Classroom furniture, textbooks, scientific papers and records, roughly 70
computers and an unspecified amount of personal effects were seized in the
raid, which was carried out by officers under the direction of the Ministry
of Information, an Iranian government intelligence agency. Those arrested
refused to sign a declaration that the institute would be abolished and
that they would have no further involvement with it.
The small scale institute included 10 major fields of study and graduated
145 students with bachelor's degrees.
"We did everything with our own empty hands," the Times report quotes one
faculty member, fearful for his safety, as saying. "It was like a miracle
that brought hope to the Baha'i youth."
The closing of the institute was condemned by the Clinton administration.
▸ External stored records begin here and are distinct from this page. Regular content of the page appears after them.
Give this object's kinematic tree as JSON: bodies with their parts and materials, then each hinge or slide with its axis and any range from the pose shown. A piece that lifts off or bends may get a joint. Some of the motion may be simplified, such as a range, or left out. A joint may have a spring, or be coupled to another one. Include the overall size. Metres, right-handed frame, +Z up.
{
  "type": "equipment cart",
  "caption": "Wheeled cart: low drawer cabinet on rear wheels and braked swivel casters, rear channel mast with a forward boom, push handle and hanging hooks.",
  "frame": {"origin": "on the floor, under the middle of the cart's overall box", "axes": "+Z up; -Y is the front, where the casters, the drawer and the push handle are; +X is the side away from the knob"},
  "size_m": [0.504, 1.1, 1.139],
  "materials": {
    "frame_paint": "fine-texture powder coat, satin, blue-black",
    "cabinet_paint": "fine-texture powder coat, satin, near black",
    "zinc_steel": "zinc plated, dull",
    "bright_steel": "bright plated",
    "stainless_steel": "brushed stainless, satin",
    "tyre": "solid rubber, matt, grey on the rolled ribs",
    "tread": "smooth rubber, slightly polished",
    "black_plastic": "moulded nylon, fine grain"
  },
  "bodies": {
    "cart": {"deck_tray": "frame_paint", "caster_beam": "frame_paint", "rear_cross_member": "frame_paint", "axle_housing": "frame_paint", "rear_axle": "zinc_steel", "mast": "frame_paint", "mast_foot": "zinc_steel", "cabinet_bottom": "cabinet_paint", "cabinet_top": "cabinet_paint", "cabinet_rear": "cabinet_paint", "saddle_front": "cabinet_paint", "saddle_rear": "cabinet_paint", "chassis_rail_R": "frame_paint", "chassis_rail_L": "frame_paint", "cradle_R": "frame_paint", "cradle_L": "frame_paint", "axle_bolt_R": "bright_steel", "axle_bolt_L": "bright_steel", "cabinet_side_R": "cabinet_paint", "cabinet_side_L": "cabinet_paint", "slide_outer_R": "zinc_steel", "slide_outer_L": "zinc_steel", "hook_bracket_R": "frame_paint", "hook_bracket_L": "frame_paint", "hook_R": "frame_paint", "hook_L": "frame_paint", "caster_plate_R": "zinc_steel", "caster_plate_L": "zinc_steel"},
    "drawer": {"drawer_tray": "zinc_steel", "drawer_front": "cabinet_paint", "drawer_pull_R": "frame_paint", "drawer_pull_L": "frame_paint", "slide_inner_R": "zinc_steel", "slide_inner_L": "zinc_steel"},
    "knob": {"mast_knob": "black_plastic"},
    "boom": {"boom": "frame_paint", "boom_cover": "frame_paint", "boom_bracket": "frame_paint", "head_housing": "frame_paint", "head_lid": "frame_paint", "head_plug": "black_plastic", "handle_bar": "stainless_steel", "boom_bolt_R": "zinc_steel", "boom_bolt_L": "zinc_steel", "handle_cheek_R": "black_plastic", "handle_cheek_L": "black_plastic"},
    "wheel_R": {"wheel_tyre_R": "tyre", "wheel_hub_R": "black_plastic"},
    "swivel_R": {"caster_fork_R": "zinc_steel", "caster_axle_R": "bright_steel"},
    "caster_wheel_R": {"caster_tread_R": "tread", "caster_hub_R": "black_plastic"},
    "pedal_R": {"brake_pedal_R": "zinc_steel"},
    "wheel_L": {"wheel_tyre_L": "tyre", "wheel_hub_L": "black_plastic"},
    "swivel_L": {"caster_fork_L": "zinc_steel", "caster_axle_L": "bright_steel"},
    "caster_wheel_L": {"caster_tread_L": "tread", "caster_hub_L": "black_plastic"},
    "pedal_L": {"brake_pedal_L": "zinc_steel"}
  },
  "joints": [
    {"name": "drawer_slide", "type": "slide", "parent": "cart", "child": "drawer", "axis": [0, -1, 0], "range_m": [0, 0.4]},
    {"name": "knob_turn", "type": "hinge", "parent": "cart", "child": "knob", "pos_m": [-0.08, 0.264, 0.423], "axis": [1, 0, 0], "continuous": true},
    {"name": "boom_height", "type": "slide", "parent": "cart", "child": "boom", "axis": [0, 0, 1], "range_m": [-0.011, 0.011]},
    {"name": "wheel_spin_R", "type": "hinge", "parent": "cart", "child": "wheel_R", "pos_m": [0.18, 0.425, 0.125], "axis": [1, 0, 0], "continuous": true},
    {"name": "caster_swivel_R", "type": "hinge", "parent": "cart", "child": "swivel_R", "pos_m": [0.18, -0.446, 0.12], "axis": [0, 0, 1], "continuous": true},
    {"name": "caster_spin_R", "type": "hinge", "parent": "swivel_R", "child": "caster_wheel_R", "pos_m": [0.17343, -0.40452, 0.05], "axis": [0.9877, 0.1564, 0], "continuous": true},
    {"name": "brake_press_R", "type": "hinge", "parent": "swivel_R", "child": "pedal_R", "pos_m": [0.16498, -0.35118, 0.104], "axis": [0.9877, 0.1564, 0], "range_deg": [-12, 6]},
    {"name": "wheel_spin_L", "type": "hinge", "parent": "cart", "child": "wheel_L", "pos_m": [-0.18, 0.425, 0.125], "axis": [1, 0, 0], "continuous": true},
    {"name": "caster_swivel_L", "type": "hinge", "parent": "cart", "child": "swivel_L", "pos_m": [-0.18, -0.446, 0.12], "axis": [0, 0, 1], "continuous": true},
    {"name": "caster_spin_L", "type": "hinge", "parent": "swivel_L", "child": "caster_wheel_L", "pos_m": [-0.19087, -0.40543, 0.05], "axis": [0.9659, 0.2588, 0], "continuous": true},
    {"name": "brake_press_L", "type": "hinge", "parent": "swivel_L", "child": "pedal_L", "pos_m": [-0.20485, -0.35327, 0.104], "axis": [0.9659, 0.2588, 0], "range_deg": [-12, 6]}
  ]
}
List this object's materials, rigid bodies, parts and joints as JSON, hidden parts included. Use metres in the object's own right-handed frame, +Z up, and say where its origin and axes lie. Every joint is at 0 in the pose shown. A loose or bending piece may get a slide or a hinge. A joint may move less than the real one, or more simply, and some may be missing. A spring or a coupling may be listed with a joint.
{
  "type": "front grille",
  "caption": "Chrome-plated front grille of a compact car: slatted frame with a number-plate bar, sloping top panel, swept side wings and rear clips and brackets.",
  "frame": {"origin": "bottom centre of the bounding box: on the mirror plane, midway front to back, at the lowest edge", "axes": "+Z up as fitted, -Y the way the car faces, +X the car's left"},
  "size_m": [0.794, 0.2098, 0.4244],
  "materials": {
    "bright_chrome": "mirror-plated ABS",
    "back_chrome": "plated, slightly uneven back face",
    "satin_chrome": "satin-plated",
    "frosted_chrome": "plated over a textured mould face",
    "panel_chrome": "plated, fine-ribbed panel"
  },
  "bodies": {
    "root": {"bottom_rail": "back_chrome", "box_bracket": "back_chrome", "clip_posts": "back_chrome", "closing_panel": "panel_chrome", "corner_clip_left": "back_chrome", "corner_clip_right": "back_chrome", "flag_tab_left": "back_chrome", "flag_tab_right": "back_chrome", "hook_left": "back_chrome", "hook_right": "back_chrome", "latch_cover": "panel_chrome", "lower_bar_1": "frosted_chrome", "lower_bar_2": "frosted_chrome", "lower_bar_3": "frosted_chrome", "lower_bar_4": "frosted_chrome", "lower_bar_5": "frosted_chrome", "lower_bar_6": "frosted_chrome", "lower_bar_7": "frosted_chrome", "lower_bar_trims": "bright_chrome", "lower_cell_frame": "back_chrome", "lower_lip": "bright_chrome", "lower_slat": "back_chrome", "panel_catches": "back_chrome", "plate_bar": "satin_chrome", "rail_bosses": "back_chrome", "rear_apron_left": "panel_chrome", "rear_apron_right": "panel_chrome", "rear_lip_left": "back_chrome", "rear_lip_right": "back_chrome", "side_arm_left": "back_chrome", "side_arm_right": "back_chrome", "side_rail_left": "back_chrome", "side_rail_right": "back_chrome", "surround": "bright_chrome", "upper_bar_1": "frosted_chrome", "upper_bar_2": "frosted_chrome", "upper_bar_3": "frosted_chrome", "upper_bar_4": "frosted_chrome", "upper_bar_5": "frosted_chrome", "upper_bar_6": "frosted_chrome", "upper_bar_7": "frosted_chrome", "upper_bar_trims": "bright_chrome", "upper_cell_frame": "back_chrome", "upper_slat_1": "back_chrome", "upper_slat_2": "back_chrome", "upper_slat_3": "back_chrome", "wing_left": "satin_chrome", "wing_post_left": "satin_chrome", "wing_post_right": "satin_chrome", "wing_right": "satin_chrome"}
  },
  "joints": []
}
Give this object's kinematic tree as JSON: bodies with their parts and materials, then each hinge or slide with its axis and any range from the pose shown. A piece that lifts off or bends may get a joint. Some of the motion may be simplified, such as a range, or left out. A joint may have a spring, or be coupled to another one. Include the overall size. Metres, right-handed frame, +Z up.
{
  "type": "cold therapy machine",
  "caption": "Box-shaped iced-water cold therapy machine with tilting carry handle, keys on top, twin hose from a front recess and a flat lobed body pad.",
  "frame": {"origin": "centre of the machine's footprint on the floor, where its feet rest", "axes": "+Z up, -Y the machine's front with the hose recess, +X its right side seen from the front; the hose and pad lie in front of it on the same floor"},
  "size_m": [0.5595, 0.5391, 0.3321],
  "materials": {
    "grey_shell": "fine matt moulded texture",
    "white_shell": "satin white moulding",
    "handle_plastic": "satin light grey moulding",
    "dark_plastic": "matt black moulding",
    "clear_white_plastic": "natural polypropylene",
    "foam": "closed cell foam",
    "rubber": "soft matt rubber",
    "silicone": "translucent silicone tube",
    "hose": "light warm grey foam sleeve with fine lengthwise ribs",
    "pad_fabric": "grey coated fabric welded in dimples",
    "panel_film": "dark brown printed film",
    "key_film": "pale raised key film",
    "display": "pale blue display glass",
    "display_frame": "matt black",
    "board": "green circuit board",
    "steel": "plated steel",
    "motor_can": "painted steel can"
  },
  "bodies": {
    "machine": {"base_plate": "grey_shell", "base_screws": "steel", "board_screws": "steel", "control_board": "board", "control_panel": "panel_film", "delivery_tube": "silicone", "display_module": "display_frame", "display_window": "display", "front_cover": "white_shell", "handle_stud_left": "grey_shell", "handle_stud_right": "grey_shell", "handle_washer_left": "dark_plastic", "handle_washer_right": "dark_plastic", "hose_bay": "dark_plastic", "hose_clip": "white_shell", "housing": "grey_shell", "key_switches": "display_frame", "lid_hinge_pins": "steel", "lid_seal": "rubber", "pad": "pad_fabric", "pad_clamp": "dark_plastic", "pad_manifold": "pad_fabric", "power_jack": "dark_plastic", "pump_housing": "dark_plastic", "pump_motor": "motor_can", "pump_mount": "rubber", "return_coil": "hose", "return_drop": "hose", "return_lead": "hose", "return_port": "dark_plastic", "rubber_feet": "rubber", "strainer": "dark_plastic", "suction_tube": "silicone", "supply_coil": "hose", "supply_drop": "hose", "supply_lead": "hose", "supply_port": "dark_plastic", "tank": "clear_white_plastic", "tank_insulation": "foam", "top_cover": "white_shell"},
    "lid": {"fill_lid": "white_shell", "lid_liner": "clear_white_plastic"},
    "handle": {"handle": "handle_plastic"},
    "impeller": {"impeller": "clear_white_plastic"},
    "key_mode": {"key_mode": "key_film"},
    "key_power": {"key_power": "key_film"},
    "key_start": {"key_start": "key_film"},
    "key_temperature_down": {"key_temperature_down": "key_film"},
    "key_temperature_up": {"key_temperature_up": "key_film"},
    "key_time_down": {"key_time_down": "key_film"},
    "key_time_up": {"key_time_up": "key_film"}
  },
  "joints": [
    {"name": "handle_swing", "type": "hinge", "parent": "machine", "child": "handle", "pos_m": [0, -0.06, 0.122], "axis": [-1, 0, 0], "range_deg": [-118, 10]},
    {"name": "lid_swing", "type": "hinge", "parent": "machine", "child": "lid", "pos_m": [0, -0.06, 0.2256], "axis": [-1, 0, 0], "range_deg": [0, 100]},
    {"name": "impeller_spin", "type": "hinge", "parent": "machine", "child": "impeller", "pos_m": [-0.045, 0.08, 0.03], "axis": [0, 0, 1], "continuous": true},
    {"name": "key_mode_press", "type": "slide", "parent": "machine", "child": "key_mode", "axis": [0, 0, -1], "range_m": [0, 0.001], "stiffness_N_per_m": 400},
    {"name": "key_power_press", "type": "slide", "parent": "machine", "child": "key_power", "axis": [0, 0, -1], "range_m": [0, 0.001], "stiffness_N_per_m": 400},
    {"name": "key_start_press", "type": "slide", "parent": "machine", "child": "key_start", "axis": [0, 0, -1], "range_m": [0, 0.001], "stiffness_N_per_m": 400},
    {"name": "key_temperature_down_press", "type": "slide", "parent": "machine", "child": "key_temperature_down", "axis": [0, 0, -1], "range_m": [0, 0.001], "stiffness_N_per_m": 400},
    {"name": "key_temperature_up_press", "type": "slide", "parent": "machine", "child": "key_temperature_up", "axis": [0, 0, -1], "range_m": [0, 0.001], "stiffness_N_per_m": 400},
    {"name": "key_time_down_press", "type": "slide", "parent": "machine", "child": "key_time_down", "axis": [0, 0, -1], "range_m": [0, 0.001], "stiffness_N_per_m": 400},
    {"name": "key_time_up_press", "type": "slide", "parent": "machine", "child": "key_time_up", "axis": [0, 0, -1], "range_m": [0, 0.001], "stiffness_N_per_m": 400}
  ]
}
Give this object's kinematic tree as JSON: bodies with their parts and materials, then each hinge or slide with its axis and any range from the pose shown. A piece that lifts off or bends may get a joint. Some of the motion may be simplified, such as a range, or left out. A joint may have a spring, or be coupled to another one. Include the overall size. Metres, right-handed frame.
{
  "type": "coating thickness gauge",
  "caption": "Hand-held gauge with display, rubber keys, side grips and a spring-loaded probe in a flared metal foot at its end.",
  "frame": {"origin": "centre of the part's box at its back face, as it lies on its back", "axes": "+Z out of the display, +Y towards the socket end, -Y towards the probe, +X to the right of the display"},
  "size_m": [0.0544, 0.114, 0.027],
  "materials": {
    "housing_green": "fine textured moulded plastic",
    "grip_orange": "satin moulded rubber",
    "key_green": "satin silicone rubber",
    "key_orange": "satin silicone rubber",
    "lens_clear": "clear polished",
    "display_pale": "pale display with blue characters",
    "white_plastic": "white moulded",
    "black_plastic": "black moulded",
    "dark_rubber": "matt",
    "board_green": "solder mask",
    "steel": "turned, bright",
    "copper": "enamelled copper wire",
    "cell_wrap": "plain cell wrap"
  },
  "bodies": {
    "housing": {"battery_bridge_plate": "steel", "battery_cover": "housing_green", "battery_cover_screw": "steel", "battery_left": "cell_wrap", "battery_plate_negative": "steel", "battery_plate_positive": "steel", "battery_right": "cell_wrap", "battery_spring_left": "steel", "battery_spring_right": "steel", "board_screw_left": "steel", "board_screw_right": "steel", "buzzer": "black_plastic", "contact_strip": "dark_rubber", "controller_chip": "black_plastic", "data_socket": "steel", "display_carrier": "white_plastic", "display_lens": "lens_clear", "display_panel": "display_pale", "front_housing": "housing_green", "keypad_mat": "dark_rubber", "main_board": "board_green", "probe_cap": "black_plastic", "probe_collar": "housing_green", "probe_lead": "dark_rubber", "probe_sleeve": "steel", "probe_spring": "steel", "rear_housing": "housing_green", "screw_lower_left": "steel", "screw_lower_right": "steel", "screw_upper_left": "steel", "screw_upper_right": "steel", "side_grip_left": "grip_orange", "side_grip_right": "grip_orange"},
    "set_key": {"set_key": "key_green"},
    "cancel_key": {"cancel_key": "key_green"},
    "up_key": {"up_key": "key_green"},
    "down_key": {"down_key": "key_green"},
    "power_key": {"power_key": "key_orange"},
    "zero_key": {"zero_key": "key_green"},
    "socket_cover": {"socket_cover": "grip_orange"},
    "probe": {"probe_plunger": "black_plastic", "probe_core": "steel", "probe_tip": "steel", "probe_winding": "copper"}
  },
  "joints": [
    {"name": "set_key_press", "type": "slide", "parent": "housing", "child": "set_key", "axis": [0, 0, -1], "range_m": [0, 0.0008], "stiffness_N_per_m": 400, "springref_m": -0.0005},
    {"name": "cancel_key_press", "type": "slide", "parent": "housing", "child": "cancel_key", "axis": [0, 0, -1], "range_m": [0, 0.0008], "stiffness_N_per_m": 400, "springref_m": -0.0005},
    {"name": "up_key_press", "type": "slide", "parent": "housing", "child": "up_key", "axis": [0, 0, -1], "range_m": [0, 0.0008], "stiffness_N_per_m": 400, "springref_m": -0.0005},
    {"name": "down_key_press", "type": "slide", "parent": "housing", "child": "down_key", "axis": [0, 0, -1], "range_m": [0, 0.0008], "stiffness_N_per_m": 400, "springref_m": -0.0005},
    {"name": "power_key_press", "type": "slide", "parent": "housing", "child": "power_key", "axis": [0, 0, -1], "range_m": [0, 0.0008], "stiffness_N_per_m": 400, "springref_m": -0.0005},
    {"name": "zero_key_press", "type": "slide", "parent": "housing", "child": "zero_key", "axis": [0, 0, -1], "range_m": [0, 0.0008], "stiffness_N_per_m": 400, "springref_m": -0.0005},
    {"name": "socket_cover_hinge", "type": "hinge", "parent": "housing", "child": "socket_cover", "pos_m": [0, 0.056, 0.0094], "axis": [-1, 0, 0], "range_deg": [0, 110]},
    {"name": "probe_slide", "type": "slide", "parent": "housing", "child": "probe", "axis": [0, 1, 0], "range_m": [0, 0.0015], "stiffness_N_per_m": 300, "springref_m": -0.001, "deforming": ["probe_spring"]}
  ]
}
The Faculty Senate resolution calls the closing of the institute a
"direct violation" of the United Nations International Covenant on
economic, Social and Cultural Rights.
The Baha'i Faith numbers nearly 300,000 in Iran and more than 6 million
worldwide, including many organized "communities" across the United States.
Although it constitutes the largest religious minority in Iran, members
have no legal rights and they are routinely persecuted in their homeland.
Baha'i holy places have been destroyed, their marriages are not officially
recognized, their children are considered illegitimate and their dead
buried only in unmarked graves.
More than 200 Baha'is have been executed over the past two decades.